Gangs control areas within the same communities, creating “invisible borders” sometimes marked by “moto-taxis” and gang-owned vehicles. One foot in the wrong place can lead to brutal murders.

The bricklayer and human rights activists say extortion, carjackings and murders are commonplace, and so is forcibly taking teen girls as “jainas,” a slang term for girlfriends, and forcing them into small-time drug trafficking.

Just as countries control their borders, so, too, the gangs control theirs, by hiring children as young as 10 as “informants” to spy on people and activities in the communities, or to infiltrate meetings to draw out snitches.

On a media tour of one community, organized under tight security by the U.N. refugee agency, residents and activists alike spoke in hushed tones about the crime spree and how general distrust, even of neighbors, has become a game of survival. Their message was always the same: “We want to live in peace,” and have a chance at a dignified life.

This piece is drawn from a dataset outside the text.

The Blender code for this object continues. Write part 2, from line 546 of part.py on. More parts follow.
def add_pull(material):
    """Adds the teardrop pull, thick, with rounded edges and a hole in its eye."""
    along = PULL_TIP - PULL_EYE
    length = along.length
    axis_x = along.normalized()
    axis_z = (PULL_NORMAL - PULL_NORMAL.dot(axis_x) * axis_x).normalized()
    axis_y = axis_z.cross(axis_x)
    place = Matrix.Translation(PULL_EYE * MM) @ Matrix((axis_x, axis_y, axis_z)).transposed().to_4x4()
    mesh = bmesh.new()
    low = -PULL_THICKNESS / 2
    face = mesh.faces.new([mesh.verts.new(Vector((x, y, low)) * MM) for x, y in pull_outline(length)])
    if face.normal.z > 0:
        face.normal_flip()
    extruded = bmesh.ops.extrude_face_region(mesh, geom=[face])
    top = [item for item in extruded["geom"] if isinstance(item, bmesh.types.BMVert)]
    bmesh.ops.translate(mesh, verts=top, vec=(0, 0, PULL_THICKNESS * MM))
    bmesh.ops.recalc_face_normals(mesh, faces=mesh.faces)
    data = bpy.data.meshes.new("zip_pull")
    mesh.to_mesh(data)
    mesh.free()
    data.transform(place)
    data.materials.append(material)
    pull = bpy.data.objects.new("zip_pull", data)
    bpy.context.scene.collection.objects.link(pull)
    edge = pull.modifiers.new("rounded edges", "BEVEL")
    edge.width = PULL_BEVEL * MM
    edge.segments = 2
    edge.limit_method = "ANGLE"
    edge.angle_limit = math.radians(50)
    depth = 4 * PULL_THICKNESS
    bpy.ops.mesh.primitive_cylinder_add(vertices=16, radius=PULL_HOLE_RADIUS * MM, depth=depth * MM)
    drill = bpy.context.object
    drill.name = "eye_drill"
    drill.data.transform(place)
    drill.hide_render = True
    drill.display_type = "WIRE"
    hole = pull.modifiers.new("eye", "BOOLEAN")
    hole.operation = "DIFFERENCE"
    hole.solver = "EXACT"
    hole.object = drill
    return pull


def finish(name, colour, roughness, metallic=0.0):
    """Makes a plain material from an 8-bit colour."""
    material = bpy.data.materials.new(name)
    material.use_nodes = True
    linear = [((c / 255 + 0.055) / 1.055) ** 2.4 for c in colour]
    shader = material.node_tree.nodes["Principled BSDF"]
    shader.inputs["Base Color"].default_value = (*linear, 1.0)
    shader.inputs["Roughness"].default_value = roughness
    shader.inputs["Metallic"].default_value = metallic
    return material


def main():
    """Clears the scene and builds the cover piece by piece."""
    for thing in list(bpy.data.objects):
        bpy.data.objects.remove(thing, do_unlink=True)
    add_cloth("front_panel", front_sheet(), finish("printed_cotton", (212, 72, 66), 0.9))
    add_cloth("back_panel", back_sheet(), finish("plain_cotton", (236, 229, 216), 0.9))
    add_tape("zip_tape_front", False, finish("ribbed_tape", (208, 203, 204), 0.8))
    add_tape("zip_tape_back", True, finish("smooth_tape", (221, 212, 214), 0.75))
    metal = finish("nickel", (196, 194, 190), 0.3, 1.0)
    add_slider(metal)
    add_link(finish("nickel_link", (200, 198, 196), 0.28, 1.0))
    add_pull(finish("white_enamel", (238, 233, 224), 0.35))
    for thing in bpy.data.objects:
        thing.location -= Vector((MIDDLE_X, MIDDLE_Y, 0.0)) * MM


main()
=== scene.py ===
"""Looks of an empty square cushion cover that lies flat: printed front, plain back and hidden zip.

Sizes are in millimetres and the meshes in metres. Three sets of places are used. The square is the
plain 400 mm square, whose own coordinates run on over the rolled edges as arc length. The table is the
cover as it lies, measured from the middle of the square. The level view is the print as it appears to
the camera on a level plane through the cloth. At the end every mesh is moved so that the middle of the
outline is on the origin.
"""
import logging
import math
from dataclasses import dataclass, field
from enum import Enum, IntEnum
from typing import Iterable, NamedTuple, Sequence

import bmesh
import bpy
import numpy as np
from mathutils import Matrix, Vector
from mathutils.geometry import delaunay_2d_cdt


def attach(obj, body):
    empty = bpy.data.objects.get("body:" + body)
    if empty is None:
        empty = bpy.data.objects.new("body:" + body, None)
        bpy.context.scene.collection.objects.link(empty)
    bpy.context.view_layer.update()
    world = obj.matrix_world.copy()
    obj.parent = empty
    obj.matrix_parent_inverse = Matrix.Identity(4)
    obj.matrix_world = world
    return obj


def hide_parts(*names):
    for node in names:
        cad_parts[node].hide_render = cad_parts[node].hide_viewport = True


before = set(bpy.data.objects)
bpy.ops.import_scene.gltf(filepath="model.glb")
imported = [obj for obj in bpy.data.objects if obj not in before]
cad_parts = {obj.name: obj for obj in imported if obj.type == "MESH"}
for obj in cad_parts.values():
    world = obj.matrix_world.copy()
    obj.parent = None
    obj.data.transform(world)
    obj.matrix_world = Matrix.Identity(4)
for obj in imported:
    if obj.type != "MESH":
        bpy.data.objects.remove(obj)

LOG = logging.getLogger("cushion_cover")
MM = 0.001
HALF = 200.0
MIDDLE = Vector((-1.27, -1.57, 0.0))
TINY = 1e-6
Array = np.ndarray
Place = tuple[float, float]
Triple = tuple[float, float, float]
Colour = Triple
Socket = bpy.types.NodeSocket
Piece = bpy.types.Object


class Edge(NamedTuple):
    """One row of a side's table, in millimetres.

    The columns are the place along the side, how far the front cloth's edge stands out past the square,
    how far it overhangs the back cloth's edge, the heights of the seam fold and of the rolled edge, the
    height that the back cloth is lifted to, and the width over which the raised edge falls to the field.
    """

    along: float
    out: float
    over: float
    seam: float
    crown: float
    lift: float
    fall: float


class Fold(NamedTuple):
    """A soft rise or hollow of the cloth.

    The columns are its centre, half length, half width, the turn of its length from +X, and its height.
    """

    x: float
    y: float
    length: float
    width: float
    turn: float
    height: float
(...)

The climate of terror is such that “gang” is now a forbidden word among community dwellers, who only refer to gang members as “the boys.”

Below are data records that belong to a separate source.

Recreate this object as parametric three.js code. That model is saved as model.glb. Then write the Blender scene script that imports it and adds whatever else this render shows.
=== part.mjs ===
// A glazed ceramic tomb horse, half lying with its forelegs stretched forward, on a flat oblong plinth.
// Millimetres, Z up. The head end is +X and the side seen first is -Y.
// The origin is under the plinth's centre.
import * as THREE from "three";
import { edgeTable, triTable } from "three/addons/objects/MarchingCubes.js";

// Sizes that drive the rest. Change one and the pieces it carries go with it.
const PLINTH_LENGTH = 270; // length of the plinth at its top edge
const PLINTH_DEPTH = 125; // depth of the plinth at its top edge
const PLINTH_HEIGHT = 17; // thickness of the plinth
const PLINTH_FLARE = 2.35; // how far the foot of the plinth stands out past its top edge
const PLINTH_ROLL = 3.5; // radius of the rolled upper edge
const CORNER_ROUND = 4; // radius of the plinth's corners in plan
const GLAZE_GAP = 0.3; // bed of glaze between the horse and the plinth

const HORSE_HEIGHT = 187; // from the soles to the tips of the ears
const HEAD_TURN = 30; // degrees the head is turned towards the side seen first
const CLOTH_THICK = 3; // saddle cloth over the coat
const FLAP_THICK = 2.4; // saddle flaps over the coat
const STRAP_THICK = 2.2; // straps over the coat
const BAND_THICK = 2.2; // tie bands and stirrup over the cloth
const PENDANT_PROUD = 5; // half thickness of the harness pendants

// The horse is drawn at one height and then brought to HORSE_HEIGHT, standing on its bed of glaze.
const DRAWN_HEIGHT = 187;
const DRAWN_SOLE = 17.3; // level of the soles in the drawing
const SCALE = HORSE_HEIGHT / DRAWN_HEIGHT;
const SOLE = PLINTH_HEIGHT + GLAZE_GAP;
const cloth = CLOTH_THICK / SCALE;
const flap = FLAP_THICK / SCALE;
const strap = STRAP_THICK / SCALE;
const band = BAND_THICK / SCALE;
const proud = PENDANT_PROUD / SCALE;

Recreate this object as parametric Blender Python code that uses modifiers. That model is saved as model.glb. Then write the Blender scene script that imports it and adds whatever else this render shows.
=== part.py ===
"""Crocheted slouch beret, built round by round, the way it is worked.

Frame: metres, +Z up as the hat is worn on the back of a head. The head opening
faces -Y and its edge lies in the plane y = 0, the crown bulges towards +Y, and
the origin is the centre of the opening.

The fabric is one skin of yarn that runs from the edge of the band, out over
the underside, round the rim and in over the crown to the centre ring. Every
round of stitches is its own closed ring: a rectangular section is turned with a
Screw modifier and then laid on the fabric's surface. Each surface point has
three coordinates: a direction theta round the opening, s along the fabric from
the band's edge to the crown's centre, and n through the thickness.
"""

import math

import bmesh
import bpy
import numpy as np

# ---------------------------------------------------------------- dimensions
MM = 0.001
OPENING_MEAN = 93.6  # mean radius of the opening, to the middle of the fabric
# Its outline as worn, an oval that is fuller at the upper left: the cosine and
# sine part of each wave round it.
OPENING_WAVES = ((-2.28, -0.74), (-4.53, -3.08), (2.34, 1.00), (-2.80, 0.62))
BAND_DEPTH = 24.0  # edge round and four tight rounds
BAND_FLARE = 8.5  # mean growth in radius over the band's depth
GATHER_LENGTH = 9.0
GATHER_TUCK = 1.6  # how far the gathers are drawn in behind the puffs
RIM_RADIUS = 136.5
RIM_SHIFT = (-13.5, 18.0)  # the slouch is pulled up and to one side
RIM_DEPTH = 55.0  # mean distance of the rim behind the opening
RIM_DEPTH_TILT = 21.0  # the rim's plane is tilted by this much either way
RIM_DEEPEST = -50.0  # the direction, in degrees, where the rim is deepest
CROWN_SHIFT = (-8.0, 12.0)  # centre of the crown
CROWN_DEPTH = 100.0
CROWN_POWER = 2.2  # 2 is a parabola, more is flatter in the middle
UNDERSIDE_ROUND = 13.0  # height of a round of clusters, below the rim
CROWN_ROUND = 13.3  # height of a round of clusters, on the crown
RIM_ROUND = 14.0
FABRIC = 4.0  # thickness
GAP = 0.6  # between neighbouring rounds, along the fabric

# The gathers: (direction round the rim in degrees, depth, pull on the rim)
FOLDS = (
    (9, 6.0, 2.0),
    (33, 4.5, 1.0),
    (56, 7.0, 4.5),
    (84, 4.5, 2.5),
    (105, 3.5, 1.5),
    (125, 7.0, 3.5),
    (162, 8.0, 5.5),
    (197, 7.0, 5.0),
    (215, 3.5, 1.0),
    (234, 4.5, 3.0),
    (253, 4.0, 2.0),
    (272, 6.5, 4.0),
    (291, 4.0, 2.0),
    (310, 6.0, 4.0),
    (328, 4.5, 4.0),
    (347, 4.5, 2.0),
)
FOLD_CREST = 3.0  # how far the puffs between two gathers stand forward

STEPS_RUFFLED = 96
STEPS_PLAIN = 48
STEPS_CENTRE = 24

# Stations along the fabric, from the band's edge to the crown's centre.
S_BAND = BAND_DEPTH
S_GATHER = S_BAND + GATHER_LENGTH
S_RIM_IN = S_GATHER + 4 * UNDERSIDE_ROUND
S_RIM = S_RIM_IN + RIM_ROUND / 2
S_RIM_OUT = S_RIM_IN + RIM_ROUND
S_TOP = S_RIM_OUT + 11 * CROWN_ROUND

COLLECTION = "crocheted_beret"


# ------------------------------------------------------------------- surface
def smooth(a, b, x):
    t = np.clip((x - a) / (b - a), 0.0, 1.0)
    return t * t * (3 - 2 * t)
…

Gang violence's toll on schools, education

The bricklayer and his friend had dropped out of high school. Surviving gang violence was the priority, and schools are not safe.

Classrooms are no longer off-limits as gangs threaten and sometimes kill teachers who don't yield to their demands to give their children passing grades. Government figures show 83 teachers were murdered from 2009 to 2014, and security forces were deployed to 52 schools in 2017.

Recently, a classroom was ransacked by gang members, and later several assault weapons were found hidden in a school bathroom. Nearby shootings put an early end to recess in tiny schoolyards across many schools.

Violence here is the new normal, creating a culture of remaining silent instead of reporting crimes. Parents keep their children home, so school absences run high.

“One of our great challenges is to keep students in schools, because crowded classrooms, insecurity, poverty and personal situations are keeping them away. We have had a lot of people leaving to the United States, and so students are leaving our classrooms,” said a school principal in a neighborhood grappling with gang violence; he's not being identified for his protection.

Image: Honduras
A view of El Carrizal, a community outside the capital city of Tegucigalpa in Honduras. The population lives in fear of gangs which control the area. Tito Herrera / UNHCR

“We have almost one million students who should be in school but they're not, for many reasons. As teachers, we try to provide adequate conditions to encourage them to stay in school, but there are issues that can only be addressed by improving the social infrastructure,” the principal said.

Despite the death threats and lack of resources, teachers show up to work, because “if we throw in the towel, things will spiral out of control” and children need help, said the educator.

There are approximately 850,000 children who don't work or go to school, creating an incentive to flee the country or risk being recruited by gangs.

Ivania López, a lawyer and human rights activist, said that for many poor families in Tegus, as the capital is popularly called, education is not the top priority.

“In Honduras, there are no opportunities to get an education. The education system is terribly lacking," she said. "For many families the main concern is to put food on the table, to survive, not to study — the top priority is to protect life."

According to the National Institute of Statistics, only 30 percent of youth 15 to 17 have access to education, and there are roughly 60,000 teachers for a student population of 2 million.

Over 1500 students killed in last eight years

López pushed back against government officials promoting a drop in homicide rates — to 40 per 100,000 people in 2018, from a high of 85.5 per 100,000 in 2011 — since there are many types of gender-based violence “that are not visible,” and the government does not include casualties in military operations and crime goes underreported.

Andrés Celis, the U.N. refugee chief in Honduras, told a group of journalists that government security forces are able to enter crime-stricken areas and carry out operatives, but they clearly face the challenge of rooting out gang-related violence without increasing the risks for local residents.

In a recent agency report, Celis warned that the school system is unable to work in “adverse scenarios” and falls short when addressing the worsening violence in schools.

According to that assessment, more than 200,000 children stopped going to school from 2014 to 2017 due to insecurity and the economic crisis, and 1,522 students were killed from January 2010 to March 2018. Teachers were the third-largest group of internally displaced people from 2016 to 2017.

Part of the answer is reaching out to criminal gangs and creating options for at-risk youth, said the principal.

“Militarizing schools is not a solution, because the military can stay in a school for, say, 10 days, and then they leave. But the problem comes back the 11th day, and even worsens," the principal said. "Repression is not the answer; I think you have to address the true structural causes of the problem."

Even as the Trump administration and area governments have put in place measures to stop illegal migration, the worsening crime and violence in Central America continue to push people to attempt a dangerous journey to the United States.

According to the U.N. refugee agency, there are around 387,000 refugees and asylum-seekers worldwide from the Northern Triangle countries — Guatemala, Honduras and El Salvador. There were over 62,000 asylum-seekers in Mexico since January 2019, while the number of internally displaced people in Honduras and El Salvador now total over 318,000.